What you have to do
For the listing that follows, give again exactly the lines from the one with "room_x, room_z = MESH_HALF_X" to the one with "from mathutils import Matrix, Vector, noise", including both.

Data
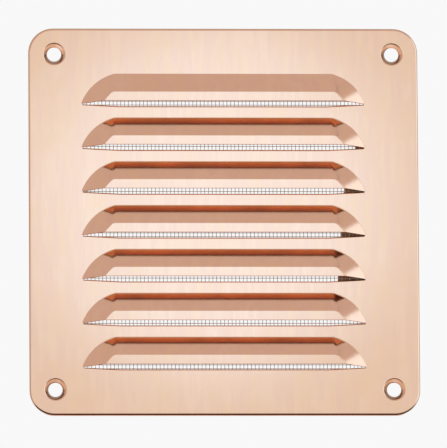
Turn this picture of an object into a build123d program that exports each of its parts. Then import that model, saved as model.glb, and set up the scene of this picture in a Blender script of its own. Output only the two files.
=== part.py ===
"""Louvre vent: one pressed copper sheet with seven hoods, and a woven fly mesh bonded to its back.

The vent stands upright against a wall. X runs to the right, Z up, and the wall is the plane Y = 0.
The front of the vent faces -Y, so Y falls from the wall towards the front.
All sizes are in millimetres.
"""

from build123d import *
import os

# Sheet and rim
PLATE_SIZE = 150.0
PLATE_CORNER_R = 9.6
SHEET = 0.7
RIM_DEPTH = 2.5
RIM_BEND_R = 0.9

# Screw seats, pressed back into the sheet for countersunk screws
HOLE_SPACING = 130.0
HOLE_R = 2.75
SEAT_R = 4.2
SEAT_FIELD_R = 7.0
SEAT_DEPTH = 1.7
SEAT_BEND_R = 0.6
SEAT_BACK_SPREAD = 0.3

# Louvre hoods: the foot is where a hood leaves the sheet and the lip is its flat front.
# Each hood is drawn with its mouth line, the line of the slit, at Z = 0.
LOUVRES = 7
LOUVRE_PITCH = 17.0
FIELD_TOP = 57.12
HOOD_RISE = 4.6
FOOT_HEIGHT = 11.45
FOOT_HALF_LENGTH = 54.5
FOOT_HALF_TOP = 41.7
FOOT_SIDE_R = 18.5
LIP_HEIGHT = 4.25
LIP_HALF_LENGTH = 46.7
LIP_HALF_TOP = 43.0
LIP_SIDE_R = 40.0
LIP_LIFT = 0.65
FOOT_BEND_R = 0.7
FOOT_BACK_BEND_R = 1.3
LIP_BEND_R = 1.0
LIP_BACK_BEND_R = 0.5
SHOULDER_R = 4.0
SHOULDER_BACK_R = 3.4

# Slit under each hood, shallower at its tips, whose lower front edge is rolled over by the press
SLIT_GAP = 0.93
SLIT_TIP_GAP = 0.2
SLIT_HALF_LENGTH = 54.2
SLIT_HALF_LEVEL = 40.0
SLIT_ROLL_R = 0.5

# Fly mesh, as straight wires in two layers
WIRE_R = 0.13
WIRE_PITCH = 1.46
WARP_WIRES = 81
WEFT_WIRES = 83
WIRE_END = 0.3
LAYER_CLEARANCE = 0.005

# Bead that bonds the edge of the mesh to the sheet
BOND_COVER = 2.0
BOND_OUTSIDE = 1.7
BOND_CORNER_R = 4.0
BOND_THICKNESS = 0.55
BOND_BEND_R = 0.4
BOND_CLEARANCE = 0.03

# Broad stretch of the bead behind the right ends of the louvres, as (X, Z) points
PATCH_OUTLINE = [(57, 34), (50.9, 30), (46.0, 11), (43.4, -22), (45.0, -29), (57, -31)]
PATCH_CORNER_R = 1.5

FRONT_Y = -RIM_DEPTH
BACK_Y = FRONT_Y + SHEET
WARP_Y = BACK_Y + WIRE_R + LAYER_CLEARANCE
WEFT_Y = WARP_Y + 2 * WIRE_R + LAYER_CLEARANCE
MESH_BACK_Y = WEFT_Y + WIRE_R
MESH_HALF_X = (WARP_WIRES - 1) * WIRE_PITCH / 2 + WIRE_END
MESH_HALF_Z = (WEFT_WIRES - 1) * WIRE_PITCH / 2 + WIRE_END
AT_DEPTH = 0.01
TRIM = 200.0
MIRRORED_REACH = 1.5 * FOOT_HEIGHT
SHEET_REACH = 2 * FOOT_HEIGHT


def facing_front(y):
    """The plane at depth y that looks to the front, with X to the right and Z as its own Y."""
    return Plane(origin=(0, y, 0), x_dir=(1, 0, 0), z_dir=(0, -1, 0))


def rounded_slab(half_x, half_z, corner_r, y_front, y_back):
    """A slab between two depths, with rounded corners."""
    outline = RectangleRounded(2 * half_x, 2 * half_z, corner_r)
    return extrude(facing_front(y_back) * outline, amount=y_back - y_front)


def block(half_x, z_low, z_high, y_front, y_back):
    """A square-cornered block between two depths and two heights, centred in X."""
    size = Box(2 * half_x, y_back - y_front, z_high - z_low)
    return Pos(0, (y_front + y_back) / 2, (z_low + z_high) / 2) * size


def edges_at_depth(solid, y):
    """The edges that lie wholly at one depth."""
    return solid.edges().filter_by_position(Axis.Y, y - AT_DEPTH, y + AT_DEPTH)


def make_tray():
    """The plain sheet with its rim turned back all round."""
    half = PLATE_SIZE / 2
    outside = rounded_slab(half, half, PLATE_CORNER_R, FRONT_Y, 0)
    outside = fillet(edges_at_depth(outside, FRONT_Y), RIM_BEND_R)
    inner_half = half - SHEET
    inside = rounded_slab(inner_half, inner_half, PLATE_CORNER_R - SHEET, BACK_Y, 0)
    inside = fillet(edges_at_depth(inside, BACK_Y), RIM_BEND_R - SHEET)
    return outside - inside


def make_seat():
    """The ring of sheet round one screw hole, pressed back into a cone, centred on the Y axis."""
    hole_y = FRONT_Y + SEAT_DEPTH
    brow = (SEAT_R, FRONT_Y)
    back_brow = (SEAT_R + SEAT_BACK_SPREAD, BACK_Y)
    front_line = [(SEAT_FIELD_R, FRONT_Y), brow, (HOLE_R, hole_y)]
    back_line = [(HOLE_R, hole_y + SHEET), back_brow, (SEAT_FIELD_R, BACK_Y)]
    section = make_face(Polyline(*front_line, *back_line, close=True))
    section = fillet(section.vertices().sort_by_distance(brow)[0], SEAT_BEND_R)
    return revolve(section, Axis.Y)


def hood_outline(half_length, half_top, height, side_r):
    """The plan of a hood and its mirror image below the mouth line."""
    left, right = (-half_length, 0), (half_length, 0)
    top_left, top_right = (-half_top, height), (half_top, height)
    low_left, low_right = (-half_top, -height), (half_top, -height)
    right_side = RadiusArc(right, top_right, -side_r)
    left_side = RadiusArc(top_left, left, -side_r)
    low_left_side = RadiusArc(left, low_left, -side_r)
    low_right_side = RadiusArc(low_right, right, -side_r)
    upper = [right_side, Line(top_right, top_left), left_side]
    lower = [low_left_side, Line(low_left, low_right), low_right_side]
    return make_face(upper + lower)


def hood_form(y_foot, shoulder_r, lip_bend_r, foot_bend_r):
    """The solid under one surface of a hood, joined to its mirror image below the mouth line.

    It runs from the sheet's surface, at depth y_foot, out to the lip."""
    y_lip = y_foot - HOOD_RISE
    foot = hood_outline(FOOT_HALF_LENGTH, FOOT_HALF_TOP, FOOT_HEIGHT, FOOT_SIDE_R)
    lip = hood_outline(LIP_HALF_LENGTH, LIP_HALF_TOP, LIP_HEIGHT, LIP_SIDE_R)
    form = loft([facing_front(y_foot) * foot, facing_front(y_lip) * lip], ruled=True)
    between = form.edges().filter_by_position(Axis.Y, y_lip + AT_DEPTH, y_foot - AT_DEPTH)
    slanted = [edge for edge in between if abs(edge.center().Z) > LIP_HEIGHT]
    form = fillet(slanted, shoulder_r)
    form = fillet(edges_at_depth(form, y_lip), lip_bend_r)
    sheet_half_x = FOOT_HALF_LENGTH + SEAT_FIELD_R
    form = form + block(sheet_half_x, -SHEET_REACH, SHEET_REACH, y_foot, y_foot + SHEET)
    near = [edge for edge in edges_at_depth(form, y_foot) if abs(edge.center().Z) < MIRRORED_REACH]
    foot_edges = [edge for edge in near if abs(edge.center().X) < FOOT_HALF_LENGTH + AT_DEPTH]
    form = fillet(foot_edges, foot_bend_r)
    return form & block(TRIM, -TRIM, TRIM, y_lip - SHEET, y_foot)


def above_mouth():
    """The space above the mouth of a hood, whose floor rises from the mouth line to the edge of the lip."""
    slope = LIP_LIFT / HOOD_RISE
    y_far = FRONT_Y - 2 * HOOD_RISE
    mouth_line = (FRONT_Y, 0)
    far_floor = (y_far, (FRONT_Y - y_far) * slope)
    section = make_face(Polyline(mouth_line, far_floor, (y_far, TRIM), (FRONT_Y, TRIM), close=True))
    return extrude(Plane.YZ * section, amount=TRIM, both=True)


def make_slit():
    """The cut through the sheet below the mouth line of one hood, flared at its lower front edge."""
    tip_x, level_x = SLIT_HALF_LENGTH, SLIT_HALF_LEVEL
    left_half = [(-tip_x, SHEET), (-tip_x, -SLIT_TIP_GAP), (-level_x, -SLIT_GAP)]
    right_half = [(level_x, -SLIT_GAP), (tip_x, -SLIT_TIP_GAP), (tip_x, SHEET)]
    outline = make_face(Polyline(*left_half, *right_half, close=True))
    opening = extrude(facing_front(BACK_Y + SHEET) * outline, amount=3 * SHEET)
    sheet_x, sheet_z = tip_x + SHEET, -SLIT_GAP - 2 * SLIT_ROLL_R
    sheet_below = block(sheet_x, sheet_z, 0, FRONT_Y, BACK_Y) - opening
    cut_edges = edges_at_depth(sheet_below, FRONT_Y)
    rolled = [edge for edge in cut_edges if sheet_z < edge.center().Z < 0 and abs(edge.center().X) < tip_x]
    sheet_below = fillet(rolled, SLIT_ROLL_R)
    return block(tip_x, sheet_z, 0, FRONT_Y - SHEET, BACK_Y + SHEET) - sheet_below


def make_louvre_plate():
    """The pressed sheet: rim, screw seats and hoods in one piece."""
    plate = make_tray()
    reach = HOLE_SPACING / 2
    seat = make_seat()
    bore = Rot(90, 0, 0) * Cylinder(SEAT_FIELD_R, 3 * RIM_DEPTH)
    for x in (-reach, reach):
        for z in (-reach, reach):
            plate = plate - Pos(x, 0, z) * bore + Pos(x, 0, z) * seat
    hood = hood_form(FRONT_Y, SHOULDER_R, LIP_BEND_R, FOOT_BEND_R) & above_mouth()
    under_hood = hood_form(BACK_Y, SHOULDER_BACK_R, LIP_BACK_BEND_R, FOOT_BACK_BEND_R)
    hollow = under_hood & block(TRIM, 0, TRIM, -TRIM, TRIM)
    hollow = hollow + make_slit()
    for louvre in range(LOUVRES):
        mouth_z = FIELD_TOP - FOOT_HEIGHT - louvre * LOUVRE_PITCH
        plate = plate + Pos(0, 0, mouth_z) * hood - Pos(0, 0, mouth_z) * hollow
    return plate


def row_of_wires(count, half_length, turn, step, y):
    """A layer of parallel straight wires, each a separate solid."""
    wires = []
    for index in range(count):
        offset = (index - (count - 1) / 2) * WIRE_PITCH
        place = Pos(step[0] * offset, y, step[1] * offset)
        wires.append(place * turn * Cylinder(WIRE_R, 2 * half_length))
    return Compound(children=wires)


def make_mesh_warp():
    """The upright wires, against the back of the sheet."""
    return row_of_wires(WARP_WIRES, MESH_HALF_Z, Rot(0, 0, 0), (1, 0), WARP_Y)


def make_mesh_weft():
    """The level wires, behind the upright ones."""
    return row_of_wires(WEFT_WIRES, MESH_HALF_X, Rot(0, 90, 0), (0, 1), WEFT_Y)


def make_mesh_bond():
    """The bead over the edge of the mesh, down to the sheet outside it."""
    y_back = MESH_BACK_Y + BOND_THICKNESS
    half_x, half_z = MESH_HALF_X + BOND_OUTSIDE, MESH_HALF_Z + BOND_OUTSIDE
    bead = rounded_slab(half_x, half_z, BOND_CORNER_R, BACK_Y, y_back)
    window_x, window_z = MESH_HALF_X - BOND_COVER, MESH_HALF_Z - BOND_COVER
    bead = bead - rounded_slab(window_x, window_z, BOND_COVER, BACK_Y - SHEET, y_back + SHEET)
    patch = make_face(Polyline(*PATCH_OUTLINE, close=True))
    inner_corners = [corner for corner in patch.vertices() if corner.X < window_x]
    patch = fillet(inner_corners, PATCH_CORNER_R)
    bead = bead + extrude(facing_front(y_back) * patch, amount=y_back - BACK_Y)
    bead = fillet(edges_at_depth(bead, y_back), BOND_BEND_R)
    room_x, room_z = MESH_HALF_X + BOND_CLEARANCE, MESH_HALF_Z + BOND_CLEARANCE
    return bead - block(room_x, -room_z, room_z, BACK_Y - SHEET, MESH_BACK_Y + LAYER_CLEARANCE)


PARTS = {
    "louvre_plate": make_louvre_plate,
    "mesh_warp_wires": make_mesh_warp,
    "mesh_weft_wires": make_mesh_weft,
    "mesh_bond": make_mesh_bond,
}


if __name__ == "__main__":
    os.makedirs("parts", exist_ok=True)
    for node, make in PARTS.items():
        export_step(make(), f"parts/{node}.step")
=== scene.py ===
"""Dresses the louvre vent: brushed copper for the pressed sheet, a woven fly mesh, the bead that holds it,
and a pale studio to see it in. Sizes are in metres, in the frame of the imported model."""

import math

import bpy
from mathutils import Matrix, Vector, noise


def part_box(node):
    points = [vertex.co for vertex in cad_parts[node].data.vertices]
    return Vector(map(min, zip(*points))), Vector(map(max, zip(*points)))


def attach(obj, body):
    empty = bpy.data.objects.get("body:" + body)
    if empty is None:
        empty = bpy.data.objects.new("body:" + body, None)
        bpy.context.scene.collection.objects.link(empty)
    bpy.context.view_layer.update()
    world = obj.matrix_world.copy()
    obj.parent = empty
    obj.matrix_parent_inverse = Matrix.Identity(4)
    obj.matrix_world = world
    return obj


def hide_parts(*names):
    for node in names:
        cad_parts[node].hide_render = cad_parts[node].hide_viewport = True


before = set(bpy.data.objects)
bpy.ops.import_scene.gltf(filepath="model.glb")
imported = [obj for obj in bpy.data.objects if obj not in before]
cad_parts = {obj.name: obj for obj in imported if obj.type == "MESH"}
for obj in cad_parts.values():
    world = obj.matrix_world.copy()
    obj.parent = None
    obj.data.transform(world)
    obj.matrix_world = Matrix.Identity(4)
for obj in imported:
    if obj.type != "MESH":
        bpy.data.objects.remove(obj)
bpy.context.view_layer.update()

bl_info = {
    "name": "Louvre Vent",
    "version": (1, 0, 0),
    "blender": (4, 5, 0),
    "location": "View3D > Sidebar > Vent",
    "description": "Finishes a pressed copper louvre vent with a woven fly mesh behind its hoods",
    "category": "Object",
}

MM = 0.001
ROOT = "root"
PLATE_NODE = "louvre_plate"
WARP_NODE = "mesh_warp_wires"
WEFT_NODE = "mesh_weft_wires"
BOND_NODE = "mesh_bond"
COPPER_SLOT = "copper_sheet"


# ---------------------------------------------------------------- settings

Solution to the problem
    room_x, room_z = MESH_HALF_X + BOND_CLEARANCE, MESH_HALF_Z + BOND_CLEARANCE
    return bead - block(room_x, -room_z, room_z, BACK_Y - SHEET, MESH_BACK_Y + LAYER_CLEARANCE)


PARTS = {
    "louvre_plate": make_louvre_plate,
    "mesh_warp_wires": make_mesh_warp,
    "mesh_weft_wires": make_mesh_weft,
    "mesh_bond": make_mesh_bond,
}


if __name__ == "__main__":
    os.makedirs("parts", exist_ok=True)
    for node, make in PARTS.items():
        export_step(make(), f"parts/{node}.step")
=== scene.py ===
"""Dresses the louvre vent: brushed copper for the pressed sheet, a woven fly mesh, the bead that holds it,
and a pale studio to see it in. Sizes are in metres, in the frame of the imported model."""

import math

import bpy
from mathutils import Matrix, Vector, noise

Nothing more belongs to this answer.